British Prisons

Visiting someone in prison

Prison visits can help you stay in touch with someone in prison who is either serving a sentence or waiting for their trial. Each prison can have slightly different rules on when and how often you can visit. Find out what to expect when you visit someone in prison.

Finding out about a prison’s visiting rules


Prisons can have slightly different rules on things like when and how often you can visit someone in prison.

Prison staff can let you know about things like:

  1. their facilities if you are disabled - for example, wheelchair access
  2. what happens on the day you visit
  3. what you can, and can’t take into the prison

 

If you’re unsure of the rules, get in contact with the prison. 

How often you can visit someone in prison


A prisoner on remand (waiting for their trial) is allowed three 60-minute visits a week.

A convicted prisoner is allowed at least two 60-minute visits every four weeks.

Some prisons allow more visits as a reward for good behaviour.

If you live a long way from the prison, the prisoner can ask to ‘save up’ visits. This means that you can make longer visits, but less often.

Prisoners can also ask for a temporary transfer so that visits are held at a prison closer to home - the prison may agree to this.

Number of visitors a prisoner can have


Normally, no more than three adults can visit a prisoner at the same time.

If you want to visit with a larger number of people (including children), you should tell the prison when you book your visit.

Children who want to visit their parent in prison

The prisoner's children can normally visit them. Anyone under 18 years old must normally visit with an adult.

Children that aren't related to the prisoner can also normally visit but there may be rules about this, depending on the prisoner and the prison.

How to plan your prison visit


You can only visit a prisoner if they want you to visit them.

Before you can visit a convicted prisoner, the prisoner applies for a document called a 'visiting order'. This is then sent to you by the prison.

The visiting order should state the prison telephone booking number. Some prisons let you book visits by email.

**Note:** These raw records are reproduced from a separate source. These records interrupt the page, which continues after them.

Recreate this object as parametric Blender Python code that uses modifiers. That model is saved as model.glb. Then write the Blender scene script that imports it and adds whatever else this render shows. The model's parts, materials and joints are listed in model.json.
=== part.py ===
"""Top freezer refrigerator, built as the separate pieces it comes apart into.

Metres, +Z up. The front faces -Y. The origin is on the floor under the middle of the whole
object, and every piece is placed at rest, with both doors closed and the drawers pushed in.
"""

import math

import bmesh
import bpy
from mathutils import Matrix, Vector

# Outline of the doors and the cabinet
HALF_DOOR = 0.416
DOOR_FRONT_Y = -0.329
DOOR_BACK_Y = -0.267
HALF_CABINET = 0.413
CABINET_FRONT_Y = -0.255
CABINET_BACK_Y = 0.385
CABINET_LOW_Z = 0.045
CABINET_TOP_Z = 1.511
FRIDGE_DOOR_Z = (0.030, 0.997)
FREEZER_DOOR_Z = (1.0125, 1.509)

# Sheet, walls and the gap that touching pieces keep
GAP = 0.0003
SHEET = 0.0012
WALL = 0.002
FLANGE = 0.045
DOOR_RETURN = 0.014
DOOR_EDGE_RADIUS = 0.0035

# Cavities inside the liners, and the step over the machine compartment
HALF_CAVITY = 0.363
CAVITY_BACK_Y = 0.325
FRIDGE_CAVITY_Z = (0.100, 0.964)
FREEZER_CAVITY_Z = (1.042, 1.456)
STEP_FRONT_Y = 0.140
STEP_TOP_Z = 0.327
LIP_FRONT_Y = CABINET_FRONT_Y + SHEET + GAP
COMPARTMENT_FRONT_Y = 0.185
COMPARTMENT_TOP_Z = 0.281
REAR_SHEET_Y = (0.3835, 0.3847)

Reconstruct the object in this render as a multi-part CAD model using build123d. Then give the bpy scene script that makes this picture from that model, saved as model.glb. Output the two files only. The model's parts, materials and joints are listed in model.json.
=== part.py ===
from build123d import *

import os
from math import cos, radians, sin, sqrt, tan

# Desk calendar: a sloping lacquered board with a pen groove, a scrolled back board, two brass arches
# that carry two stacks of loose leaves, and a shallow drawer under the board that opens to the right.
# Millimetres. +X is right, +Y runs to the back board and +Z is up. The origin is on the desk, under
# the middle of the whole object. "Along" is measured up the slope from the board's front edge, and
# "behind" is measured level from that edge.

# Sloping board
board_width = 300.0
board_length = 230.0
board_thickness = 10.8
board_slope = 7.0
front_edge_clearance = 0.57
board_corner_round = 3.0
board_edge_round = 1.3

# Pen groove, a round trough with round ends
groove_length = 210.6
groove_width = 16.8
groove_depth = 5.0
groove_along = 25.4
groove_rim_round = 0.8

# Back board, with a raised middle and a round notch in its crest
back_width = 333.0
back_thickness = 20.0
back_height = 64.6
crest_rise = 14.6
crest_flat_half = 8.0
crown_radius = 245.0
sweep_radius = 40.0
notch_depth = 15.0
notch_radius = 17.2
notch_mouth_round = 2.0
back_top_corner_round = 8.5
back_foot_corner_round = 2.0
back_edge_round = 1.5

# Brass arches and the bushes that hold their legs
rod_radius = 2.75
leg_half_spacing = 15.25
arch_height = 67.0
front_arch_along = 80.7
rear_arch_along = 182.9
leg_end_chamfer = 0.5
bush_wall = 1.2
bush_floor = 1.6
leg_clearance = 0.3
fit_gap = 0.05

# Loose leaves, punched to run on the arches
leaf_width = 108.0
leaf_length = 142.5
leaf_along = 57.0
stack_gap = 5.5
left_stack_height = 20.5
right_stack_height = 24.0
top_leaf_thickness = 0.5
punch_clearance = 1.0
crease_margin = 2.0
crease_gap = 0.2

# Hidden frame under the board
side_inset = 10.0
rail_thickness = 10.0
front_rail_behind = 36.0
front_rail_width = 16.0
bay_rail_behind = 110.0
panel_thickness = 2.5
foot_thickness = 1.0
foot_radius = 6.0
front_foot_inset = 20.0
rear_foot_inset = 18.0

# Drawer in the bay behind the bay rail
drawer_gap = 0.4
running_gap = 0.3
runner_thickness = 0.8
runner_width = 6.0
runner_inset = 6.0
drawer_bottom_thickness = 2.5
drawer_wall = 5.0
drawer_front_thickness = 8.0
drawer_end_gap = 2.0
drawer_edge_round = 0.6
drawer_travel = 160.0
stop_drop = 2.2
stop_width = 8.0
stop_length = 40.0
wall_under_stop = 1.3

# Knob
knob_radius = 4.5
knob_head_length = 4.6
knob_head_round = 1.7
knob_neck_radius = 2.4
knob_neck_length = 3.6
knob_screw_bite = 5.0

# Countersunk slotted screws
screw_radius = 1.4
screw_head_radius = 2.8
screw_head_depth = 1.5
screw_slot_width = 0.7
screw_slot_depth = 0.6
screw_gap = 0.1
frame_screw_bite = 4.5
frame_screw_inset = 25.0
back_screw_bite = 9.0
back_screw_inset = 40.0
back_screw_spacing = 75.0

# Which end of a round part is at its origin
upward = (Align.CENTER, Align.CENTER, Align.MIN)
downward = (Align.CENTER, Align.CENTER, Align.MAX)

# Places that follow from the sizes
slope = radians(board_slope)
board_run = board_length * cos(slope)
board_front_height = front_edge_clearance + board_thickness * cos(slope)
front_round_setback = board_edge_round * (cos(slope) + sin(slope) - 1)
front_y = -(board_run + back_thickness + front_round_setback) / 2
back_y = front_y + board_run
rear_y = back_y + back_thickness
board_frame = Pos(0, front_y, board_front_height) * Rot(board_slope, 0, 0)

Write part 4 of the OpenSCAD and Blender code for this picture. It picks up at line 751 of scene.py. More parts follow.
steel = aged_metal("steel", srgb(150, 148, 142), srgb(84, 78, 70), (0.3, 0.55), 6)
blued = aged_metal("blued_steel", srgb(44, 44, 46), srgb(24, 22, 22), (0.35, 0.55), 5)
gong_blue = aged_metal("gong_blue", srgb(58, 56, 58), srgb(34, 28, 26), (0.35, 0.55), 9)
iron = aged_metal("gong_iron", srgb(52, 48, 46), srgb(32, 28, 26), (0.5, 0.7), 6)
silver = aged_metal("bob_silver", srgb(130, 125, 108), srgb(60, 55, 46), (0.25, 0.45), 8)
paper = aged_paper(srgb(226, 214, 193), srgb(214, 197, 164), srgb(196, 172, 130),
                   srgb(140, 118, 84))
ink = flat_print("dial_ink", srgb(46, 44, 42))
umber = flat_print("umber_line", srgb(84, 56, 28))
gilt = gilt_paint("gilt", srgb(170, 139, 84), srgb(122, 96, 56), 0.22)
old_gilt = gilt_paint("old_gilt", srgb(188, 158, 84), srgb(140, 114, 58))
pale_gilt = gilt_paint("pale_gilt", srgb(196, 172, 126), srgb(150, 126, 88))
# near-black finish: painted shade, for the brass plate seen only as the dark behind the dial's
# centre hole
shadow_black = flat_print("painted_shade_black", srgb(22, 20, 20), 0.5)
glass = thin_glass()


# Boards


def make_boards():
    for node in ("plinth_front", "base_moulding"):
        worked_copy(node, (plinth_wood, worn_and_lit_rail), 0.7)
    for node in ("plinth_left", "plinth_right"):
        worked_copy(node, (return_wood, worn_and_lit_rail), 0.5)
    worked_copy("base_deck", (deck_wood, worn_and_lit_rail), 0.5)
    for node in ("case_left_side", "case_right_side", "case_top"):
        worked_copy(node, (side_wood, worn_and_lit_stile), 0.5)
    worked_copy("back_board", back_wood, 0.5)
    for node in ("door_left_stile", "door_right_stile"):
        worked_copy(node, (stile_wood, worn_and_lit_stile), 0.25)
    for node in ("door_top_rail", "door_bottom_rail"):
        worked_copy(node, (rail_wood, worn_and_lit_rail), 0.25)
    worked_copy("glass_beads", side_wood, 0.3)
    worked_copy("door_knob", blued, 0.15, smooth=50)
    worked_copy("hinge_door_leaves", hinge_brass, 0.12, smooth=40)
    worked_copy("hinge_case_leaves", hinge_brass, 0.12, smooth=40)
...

(If you’re visiting a prisoner on remand - waiting for their trial - you do not need a visiting order.)

Arriving for your prison visit


You must take the visiting order and ID with you when you go to the prison

You must take the visiting order with you when you go to the prison. It should include:

  1. the names of all visitors
  2. date of birth, address and relationship to the prisoner if any visitors are under the age of 18

You must also take identification with you, for example your:

  1. passport
  2. driving licence

If you don't have either of these, contact the prison.


Your own possessions

When you arrive, you normally have to leave items like your mobile phone, bag and any medication in a locker at the prison's visitors' area.

What you can’t take into the prison


Different prisons allow different things to be taken in and given to a prisoner - for example, food and drink are not normally allowed.

You should check with the prison before you visit.

Anything you want to take in must be given to the officer in charge of visits to check when you arrive.

You could also be searched. If you refuse, you’re not allowed to see the prisoner.

Things you cannot bring into prison

If you try and smuggle banned items into the prison you can be banned from visiting the prison for several months or even arrested.

It’s a criminal offence for certain items to be brought into any prison, including:

  1. illegal drugs
  2. weapons
  3. alcohol
  4. mobile phones
  5. cameras

 

Where you meet the person you’re visiting


When you visit someone in prison you talk with them in the prison ‘visits room’.


This is usually a room with chairs and tables where other prisoners are also meeting visitors. Sometimes there are screens between you and the person you’re visiting. This is to stop you passing banned items to the prisoner.

Prison staff are in the room but they are far enough away so you can have a private conversation.